**EXERCISE DIRECTIONS:**
List, from the lines below, each one with "that" in it.

**DATA ROWS:**
____________________

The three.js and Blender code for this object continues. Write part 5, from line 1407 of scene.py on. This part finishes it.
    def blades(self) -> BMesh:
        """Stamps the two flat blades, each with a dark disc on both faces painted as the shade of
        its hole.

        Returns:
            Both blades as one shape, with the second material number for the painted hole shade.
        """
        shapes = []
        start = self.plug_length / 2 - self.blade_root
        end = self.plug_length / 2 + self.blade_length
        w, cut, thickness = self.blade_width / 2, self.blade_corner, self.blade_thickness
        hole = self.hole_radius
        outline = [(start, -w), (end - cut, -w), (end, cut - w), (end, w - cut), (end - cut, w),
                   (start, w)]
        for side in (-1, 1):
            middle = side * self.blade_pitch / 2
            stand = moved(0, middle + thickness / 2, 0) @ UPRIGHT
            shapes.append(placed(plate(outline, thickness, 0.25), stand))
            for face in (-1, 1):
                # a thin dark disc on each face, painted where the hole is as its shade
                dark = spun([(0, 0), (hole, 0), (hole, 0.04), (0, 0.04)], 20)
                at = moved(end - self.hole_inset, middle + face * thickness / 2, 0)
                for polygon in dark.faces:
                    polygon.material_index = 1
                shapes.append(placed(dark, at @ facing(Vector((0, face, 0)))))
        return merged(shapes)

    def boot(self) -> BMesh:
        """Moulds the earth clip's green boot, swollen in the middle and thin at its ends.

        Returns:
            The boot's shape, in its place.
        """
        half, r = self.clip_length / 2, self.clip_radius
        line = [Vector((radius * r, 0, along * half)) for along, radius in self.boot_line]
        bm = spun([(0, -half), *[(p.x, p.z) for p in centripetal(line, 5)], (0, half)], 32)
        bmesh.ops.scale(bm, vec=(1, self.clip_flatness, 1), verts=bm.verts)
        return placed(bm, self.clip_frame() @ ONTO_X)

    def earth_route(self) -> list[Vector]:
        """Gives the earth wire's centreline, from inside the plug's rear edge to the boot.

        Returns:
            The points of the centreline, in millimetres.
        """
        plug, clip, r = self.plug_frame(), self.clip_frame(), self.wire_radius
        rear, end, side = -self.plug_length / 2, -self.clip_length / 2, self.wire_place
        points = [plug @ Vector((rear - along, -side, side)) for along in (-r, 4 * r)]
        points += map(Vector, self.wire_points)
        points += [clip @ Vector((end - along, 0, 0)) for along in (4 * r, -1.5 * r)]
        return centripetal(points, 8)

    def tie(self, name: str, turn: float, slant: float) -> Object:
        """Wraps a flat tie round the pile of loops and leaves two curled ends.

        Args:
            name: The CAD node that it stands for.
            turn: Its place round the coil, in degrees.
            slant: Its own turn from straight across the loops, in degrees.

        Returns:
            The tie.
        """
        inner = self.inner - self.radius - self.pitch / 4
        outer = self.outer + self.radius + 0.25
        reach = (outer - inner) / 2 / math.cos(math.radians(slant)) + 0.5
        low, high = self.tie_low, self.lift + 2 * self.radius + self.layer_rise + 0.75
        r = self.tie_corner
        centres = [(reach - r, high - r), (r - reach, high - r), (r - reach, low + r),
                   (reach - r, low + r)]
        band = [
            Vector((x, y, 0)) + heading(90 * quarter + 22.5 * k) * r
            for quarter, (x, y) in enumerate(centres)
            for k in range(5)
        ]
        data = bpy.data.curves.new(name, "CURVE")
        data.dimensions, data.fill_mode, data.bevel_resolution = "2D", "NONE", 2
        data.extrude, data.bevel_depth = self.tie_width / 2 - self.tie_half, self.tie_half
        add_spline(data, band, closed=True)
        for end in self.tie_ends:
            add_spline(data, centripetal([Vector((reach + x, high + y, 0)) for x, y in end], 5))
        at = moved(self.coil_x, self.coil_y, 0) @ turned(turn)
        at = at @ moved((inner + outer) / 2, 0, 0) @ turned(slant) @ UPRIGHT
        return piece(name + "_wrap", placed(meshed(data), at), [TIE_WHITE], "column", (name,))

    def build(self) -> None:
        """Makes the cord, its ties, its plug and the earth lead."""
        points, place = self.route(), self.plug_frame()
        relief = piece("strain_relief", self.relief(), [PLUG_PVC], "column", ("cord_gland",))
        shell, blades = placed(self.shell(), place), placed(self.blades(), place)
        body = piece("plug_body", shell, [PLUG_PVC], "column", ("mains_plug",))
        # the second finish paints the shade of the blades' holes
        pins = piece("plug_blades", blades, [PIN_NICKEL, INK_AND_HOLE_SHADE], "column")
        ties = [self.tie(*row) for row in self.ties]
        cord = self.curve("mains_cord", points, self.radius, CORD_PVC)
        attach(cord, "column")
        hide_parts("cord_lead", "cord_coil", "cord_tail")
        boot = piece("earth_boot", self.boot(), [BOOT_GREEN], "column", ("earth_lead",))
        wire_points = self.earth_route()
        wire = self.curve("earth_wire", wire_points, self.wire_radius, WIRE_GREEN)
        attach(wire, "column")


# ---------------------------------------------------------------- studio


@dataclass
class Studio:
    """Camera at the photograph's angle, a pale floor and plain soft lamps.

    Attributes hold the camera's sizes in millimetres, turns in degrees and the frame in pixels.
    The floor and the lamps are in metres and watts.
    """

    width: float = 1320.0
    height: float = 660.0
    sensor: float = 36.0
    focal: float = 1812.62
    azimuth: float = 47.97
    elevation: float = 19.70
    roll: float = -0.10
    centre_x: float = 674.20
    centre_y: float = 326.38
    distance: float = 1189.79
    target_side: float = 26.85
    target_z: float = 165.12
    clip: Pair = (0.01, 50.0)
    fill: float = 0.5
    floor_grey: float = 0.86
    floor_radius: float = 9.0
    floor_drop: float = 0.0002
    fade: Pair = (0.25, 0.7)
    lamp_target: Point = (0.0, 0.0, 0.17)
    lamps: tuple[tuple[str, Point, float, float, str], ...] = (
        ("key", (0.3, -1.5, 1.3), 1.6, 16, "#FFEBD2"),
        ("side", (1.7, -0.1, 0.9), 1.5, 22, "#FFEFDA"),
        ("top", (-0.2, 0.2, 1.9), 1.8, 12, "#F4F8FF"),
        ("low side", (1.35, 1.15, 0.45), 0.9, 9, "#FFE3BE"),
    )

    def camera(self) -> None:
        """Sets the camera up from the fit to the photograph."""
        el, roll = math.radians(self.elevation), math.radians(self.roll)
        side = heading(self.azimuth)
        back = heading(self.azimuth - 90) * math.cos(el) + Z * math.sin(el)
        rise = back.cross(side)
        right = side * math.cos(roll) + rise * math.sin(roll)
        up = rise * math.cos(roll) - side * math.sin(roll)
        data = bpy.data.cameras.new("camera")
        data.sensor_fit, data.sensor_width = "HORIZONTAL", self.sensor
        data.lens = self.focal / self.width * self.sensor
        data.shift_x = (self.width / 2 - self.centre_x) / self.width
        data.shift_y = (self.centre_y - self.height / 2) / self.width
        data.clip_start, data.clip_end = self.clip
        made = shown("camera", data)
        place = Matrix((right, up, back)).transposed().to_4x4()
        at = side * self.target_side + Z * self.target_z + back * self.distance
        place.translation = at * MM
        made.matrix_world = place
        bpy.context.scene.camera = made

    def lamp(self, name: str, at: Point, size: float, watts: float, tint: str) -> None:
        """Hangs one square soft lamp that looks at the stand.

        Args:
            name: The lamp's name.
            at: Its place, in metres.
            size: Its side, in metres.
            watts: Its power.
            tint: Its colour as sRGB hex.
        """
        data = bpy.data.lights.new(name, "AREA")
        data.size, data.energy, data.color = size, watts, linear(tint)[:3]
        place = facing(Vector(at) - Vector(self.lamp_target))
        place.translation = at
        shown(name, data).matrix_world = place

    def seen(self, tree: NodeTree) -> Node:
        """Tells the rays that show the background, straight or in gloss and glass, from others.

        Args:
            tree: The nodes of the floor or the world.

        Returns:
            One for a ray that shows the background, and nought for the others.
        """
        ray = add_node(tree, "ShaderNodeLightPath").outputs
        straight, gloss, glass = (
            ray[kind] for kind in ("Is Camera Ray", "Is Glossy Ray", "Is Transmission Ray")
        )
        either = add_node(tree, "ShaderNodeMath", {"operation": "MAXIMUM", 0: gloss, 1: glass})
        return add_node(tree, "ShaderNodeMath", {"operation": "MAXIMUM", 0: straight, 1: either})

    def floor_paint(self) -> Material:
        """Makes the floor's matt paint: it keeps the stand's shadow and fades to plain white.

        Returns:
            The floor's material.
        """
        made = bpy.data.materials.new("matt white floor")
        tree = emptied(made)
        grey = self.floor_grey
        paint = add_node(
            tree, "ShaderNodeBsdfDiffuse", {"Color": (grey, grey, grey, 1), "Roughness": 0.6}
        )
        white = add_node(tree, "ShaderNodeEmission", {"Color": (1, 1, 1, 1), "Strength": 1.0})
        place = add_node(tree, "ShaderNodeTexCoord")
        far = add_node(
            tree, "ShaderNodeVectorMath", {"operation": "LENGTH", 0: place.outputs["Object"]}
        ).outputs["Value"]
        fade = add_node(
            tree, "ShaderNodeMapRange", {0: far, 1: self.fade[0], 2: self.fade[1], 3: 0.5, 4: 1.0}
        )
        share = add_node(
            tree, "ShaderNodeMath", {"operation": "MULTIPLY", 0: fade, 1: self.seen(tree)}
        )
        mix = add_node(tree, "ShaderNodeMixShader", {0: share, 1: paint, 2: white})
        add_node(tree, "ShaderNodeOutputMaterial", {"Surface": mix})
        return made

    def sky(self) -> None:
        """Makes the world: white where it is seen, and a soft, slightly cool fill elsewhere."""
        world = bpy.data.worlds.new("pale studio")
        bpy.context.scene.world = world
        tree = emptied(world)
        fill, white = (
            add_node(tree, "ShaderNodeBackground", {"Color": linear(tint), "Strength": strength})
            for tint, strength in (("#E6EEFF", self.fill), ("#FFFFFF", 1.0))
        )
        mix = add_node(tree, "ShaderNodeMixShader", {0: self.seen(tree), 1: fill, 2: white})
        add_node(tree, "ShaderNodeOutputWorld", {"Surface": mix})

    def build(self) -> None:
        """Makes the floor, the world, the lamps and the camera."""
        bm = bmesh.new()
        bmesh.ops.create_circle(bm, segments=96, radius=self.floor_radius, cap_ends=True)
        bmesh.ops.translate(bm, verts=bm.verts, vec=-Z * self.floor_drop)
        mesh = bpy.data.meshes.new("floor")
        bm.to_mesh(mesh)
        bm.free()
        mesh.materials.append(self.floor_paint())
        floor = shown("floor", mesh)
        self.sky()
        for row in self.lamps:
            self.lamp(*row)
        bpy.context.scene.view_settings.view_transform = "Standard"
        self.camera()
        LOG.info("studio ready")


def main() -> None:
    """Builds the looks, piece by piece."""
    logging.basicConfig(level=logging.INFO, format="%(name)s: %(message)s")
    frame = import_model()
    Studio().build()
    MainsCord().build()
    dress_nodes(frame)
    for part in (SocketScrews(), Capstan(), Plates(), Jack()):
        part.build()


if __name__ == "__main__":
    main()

____________________

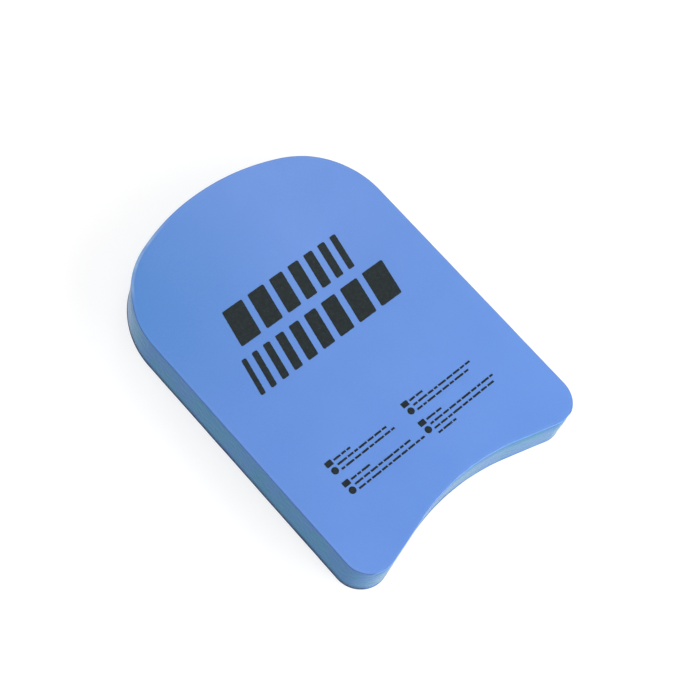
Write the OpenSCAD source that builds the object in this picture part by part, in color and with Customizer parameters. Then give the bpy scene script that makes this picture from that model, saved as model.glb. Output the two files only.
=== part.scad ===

____________________

**EXERCISE SOLUTION:**
            name: The CAD node that it stands for.
        """Hangs one square soft lamp that looks at the stand.
        """Tells the rays that show the background, straight or in gloss and glass, from others.
            One for a ray that shows the background, and nought for the others.
Write the OpenSCAD source that builds the object in this picture part by part, in color and with Customizer parameters. Then give the bpy scene script that makes this picture from that model, saved as model.glb. Output the two files only.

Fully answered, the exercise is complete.